And it was fabulous. You should really go. We both totally fell in love with the place. It's a beautiful city with some of the best food I've eaten for a good long while. There's a beautiful market along the river, the people are extremely friendly, there are plenty of lovely old buildings ... Basically, it's heaven.
So, in the spirit of sharing our best bits, here's a little list of dos and don'ts based on our three days in town.

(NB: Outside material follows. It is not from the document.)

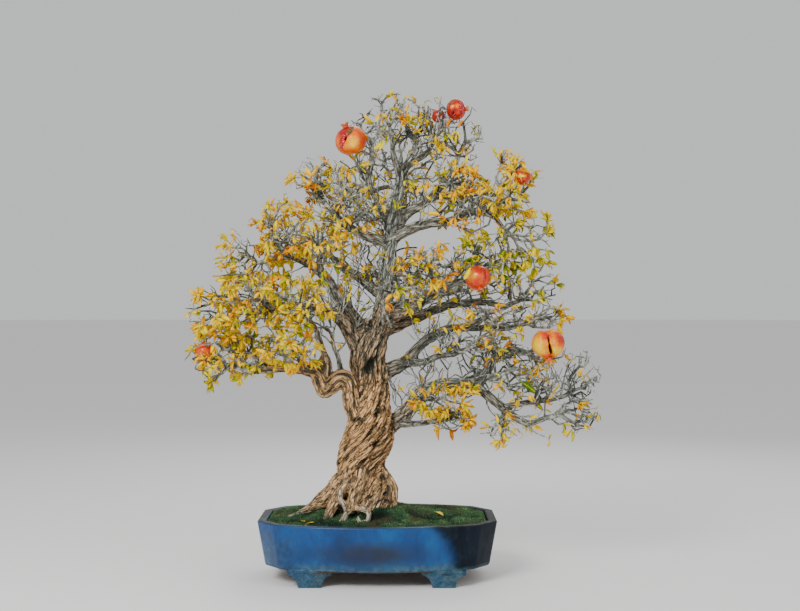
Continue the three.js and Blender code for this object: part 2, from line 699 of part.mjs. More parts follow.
// A place for a twig to reach out to, in the outer part of the spray.
function drawGoal(spray, draw) {
  const goal = drawVector(draw);
  while (goal.length() > twig.fill || goal.length() < twig.hollowCore) {
    goal.copy(drawVector(draw));
  }
  return goal.multiply(vector(spray.reach)).add(vector(spray.centre));
}

// A frame for a three-sided shoot, with its blade's upper side turned to the sky.
function shootFrame(heading, draw) {
  const up = new THREE.Vector3(draw() - 0.5, draw() - 0.5, 1);
  up.addScaledVector(heading, -up.dot(heading)).normalize();
  return { heading, up, across: up.clone().cross(heading) };
}

function planBlade({ heading, up }, neck, draw) {
  const way = heading.clone().addScaledVector(up, -leaf.droop * (leaf.leastDroop + draw())).normalize();
  const length = leaf.length * THREE.MathUtils.lerp(leaf.shortest, 2 - leaf.shortest, draw());
  const tip = neck.clone().addScaledVector(way, length).addScaledVector(up, -leaf.arch * length);
  return { neck, way, tip, length };
}

// A three-sided shoot: its foot is sunk in what it grows from, and it ends in a leaf or a bud.
function shootSolid({ start, end, startRadius, endRadius, frame, blade }) {
  const sections = [{ centre: start, wide: startRadius, low: -startRadius / 2, high: startRadius }];
  if (!blade || start.distanceTo(end) > leaf.stem + seatGap) {
    sections.push({ centre: end, wide: endRadius, low: -endRadius / 2, high: endRadius });
  }
  let tip = end.clone().addScaledVector(frame.heading, twig.bud);
  if (blade) {
    const middle = end.clone().addScaledVector(blade.way, blade.length * leaf.shoulder);
    sections.push({ centre: middle, wide: leaf.halfWidth, low: 0, high: leaf.thickness });
    tip = blade.tip;
  }
  const corners = [
    (part) => [part.wide, part.low],
    (part) => [0, part.high],
    (part) => [-part.wide, part.low],
  ];
  return solid(sleeve(3, sections.length - 1, (ring, side, share) => {
    if (share === 0) {
      return ring === 0 ? start : tip;
    }
    const [aside, above] = corners[side](sections[ring]);
    const point = sections[ring].centre.clone().addScaledVector(frame.across, aside);
    return point.addScaledVector(frame.up, above);
  }));
}

// ---------------------------------------------------------------- keeping pieces apart

const clampShare = (value) => Math.min(Math.max(value, 0), 1);

// Shortest distance between two straight stretches.
function spanDistance(one, other) {
  const run = one.end.clone().sub(one.start);
  const otherRun = other.end.clone().sub(other.start);
  const offset = one.start.clone().sub(other.start);
  const runSquare = Math.max(run.lengthSq(), 1e-9);
  const otherSquare = Math.max(otherRun.lengthSq(), 1e-9);
  const dot = run.dot(otherRun);
  const runOffset = run.dot(offset);
  const otherOffset = otherRun.dot(offset);
  const slack = runSquare * otherSquare - dot * dot;
  let s = slack > 1e-9 ? clampShare((dot * otherOffset - runOffset * otherSquare) / slack) : 0;
  const t = clampShare((dot * s + otherOffset) / otherSquare);
  s = clampShare((dot * t - runOffset) / runSquare);
  const near = one.start.clone().addScaledVector(run, s);
  return near.distanceTo(other.start.clone().addScaledVector(otherRun, t));
}

function spansOf(sections, owner) {
  return sections.slice(1).map((section, i) => {
    const before = sections[i];
    const radius = Math.max(before.radius, section.radius);
    return { start: before.centre, end: section.centre, radius, owner };
  });
}

const taken = [];
taken.push(...spansOf(sectionsAlong(trunk.route, trunk.rings), "trunk"));
Object.keys(limbs).forEach((name, i) => taken.push(...spansOf(limbTubes[i], name)));
stalks.forEach((sections) => taken.push(...spansOf(sections, "stalk")));
for (const spray of sprays) {
  spray.holder = spray.along < 1 ? `feeder_${spray.name}` : spray.limb;
  if (spray.along < 1) {
    taken.push(...spansOf(spray.feeder, spray.holder));
  }
}
for (const { name, centre, radius, crownWay } of fruits) {
  const middle = vector(centre);
  const tip = middle.clone().addScaledVector(vector(crownWay).normalize(), radius * fruit.guard.reach);
  taken.push({ start: middle, end: middle, radius, owner: name });
  taken.push({ start: middle, end: tip, radius: radius * fruit.guard.radius, owner: name });
}

// True where a stretch keeps clear of every other piece. What lies ahead of the cut end that a
// spray grows on from is clear of the limb behind it.
function isClear(span, spray) {
  const { centre, heading } = spray.seat;
  const past = (point) => point.clone().sub(centre).dot(heading);
  const ahead = Math.min(past(span.start), past(span.end)) > span.radius + seatGap;
  return taken.every((other) => {
    if (other.owner === spray.name || (ahead && other.owner === spray.holder)) {
      return true;
    }
    return spanDistance(span, other) > span.radius + other.radius + twig.clearance;
  });
}

// The outer part of a stretch, past the crowd at the joint that it grows from.
const outerPart = (span) => ({ ...span, start: span.start.clone().lerp(span.end, twig.jointCrowd) });

function crossesOwn(span, own) {
  const outer = outerPart(span);
  const nearest = (other) => (span.radius + other.radius) * twig.closeness;
  return own.some((other) => spanDistance(outer, outerPart(other)) < nearest(other));
}

const bladeSpan = (blade) => ({ start: blade.neck, end: blade.tip, radius: leaf.guard });

// Places along a stretch where one later shoot each can leave it.
function forksOf(span, away, shares) {
  const length = span.start.distanceTo(span.end);
  return shares.map((share) => ({
    point: span.start.clone().lerp(span.end, share),
    away: away + length * share,
    radius: THREE.MathUtils.lerp(span.radius, span.endRadius, share) * twig.forkShare,
    heading: span.end.clone().sub(span.start).normalize(),
  }));
}

function makeSpray(spray, index) {
  const draw = seededDraw(index * seed.step + seed.first);
  const { seat } = spray;
  const root = seat.centre.clone().addScaledVector(seat.heading, seatGap);
  const inward = vector(spray.centre).sub(root);
  const hubReach = Math.max(inward.length() * twig.hubShare, twig.hubLeast);
  inward.normalize().lerp(seat.heading, twig.hubTurn).normalize();
  const hub = root.clone().addScaledVector(inward, hubReach);
  const endRadius = seat.radius * twig.stemTaper;
  const stem = { start: root, end: hub, radius: seat.radius, endRadius, owner: spray.name };
  const stemSections = [{ ...seat, centre: root }, { ...seat, centre: hub, radius: endRadius }];
  const solids = [solid(tube(stemSections, limbSides.thin))];
  const own = [stem];
  let joints = forksOf(stem, 0, twig.stemForks);
  let grown = 0;
  let leaves = 0;

  const grow = (joint, frame, end, blade) => {
    const { point: start, radius } = joint;
    const span = { start, end, radius, endRadius: twig.tipRadius, owner: spray.name };
    const spans = blade ? [span, { ...bladeSpan(blade), owner: spray.name }] : [span];
    if (!spans.every((part) => isClear(part, spray) && !crossesOwn(part, own))) {
      return false;
    }
    solids.push(shootSolid({ start, end, startRadius: radius, endRadius: twig.tipRadius, frame, blade }));
    own.push(...spans);
    joints = joints.filter((other) => other !== joint);
    joints.push(...forksOf(span, joint.away, twig.forks));
    leaves += blade ? 1 : 0;
    return true;
  };

  for (let attempt = 0; attempt < spray.twigs * twig.attempts && grown < spray.twigs; attempt += 1) {
    const goal = drawGoal(spray, draw);
    const cost = ({ point, away }) => point.distanceTo(goal) + twig.crowding * away;
    const joint = joints.reduce((best, other) => (cost(other) < cost(best) ? other : best));
    const frame = shootFrame(goal.clone().sub(joint.point).normalize(), draw);
    const blade = leaves < spray.leaves ? planBlade(frame, goal, draw) : null;
    grown += grow(joint, frame, goal, blade) ? 1 : 0;
  }
  for (let attempt = 0; attempt < spray.leaves * twig.attempts && leaves < spray.leaves; attempt += 1) {
    const joint = joints[Math.floor(draw() * joints.length)];
    const aside = drawVector(draw).normalize().multiplyScalar(leaf.spread);
    const frame = shootFrame(aside.add(joint.heading).normalize(), draw);
    const neck = joint.point.clone().addScaledVector(frame.heading, leaf.stem);
    grow(joint, frame, neck, planBlade(frame, neck, draw));
  }
  taken.push(...own);
  const finish = spray.leaves > spray.twigs / 2 ? finishes.leaves : finishes.twigs;
  return named(`spray_${spray.name}`, wholeBody(fuse(solids)), finish);
}

// ---------------------------------------------------------------- the whole object

const bonsai = new THREE.Group();
const treeBase = treeBaseCutter();
bonsai.add(makePot(), makeSoil(treeBase), makeMoss(treeBase), makeTree());
bonsai.add(...fruits.map(makeFruit), ...sprays.map(makeSpray));

// The origin is the middle of the whole object's footprint, on the ground.
const extent = new THREE.Box3().setFromObject(bonsai);
const footprint = extent.getCenter(new THREE.Vector3());
bonsai.position.set(-footprint.x, -footprint.y, -extent.min.z);

export default bonsai;
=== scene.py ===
import math
import random

import bmesh
import bpy
import numpy as np
from mathutils import Matrix, Vector, noise


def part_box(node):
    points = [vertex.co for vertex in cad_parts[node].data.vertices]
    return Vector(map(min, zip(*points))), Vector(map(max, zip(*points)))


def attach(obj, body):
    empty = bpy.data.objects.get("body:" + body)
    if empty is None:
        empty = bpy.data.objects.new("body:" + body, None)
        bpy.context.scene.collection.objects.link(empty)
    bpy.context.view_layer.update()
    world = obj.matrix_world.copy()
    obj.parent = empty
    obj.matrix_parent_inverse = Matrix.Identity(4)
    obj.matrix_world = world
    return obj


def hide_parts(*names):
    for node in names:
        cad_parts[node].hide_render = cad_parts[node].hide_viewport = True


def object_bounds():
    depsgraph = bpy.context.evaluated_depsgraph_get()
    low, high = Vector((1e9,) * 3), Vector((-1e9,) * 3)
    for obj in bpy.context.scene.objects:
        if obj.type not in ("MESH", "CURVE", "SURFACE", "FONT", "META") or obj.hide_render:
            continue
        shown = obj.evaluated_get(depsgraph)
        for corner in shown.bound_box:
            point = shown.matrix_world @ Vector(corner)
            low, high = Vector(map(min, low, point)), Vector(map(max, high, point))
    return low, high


# A pomegranate bonsai in autumn leaf. Everything is in metres, round the middle of the pot.

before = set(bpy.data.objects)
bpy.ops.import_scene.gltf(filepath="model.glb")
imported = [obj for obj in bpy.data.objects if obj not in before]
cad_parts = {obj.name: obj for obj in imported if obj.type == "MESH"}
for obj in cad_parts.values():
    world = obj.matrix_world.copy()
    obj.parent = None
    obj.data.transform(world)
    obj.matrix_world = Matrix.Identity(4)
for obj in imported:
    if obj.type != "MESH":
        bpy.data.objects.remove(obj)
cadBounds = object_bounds()
potLow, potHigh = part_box("pot")
potMiddle = Vector(((potLow.x + potHigh.x) / 2, (potLow.y + potHigh.y) / 2, 0))
boxLow, boxHigh = Vector(cadBounds[0]), Vector(cadBounds[1])


# Camera, light and floor

studio = {
    "cameraPlace": (0.036, -2.2, 0.4372),
    "lens": 60.92,
    "sensor": 36,
    "sight": 200,
    "floorRadius": 40,
    "floorSides": 96,
    "floorColour": (0.86, 0.85, 0.84, 1),
    "floorRoughness": 0.9,
    "skyColour": (0.9, 0.91, 0.925, 1),
    "skyStrength": 0.75,
    "lamps": [  # name, place, power, size
        ("keyLamp", (-0.9, -1.8, 1.5), 46, 0.8),
        ("fillLamp", (1.5, -1.3, 0.9), 8, 1.4),
        ("backLamp", (0.5, 1.5, 1.5), 12, 1.2),
    ],
    "aim": (0.03, 0, 0.4),
}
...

- Do go to a bouchon (traditional Lyon restaurant) called Le Musée (2, Rue des Forces). Be prepared for excellent food, and fantastic service as the owner of the place sits down chummily at the table to explain the menu, going back over it to help with translation and using his own body to demonstrate which particular bit of the animal we're talking about. The whole thing is just hugely jovial and relaxing and delicious. As I said to Mr 'Splorer as we left, it was one of those meals that makes you think that the world is a wonderful place. (He did give me a bit of a funny look at that point, but it's true!)
|Saucisson in brioche - such a wonderful combination.|
|Rabbit terrine with pistachio nuts - suddenly balsamic reductions make a whole load of sense!|
|Delicious, melt in the mouth pig's cheeks|
- However, don't foolishly assume that the door with the menu board and small tables outside it is the customer door of Le Musée. You might find yourself feeling like a right idiot two hours (and quite a few beers) later when you realise that you've been watching the back door and that the main door is round the corner.
- Do go to Brasserie Leon (1, rue Pléney), which I found via Gourmet Chick, for a swanky meal if it happens to be one of your party's birthdays during your trip. But maybe go before you go to Le Musée. Being twice the price (it was over 100 euros for two) and a bit less laid back, Brasserie Leon did suffer slightly in the comparison. Even so, I would recommend it for some excellent and interesting food amid rather more sophisticated surroundings.
|A cold 'barigoule' of seasonal vegetables with marinated raw salmon|
|A fillet of a fish called féra with Nantua sauce and crozets (little bits of pasta)|
|Some kind of delicious chocolatey dessert. Can't give any more details as forgot to photograph the dessert menu. (And there you were thinking I just had a great memory for food!)|
- But don't forget your map of Lyon at the hotel and then get hopelessly lost on your way to Brasserie Leon. Though if you do, rest assured that the ice-cream merchants of the city are a friendly bunch and happy to give directions to lost tourists, and that the restaurant won't bat an eyelid when you're 20 minutes late.
- Do go to the Marché St Antoine and/or the Marché Croix-Rousse. They're pretty similar to each other, to be honest. But I just couldn't get enough the stalls piled high with luscious fruit and vegetables, stinky cheeses and beautiful breads. While there, I would highly recommend trying a pink praline brioche. And some kind of stuffed Algerian bread, whose name we couldn't quite catch but which was savoury and flakey and delicious.
|Marché St Antoine|
|Pink praline brioche|
|Really tasty Algerian stuffed bread thing|
|Mmm, tomatoey meaty flatbreadiness.|
- Do order 'quenelles' at some point in your trip. We didn't (I wanted to at Le Musée but couldn't resist the pig's cheeks). We have two French friends familiar with Lyon. Quite separately, their first words on learning we'd been there were 'Did you have quenelles?' Bugger.
- Don't be put off by the all the talk of offal that goes on in descriptions of Lyon. I'm a bit squeamish myself and can't even bring myself to like liver or kidneys (though I do maintain that I just don't like the taste of those little fellas). But as long as you know a few bits of French (or do your menu research in advance) so you know what to avoid, you're bound to find plenty to eat. If you're like me though, you might want to avoid andouillete (memorably described by my friend as 'bum-hole sausage').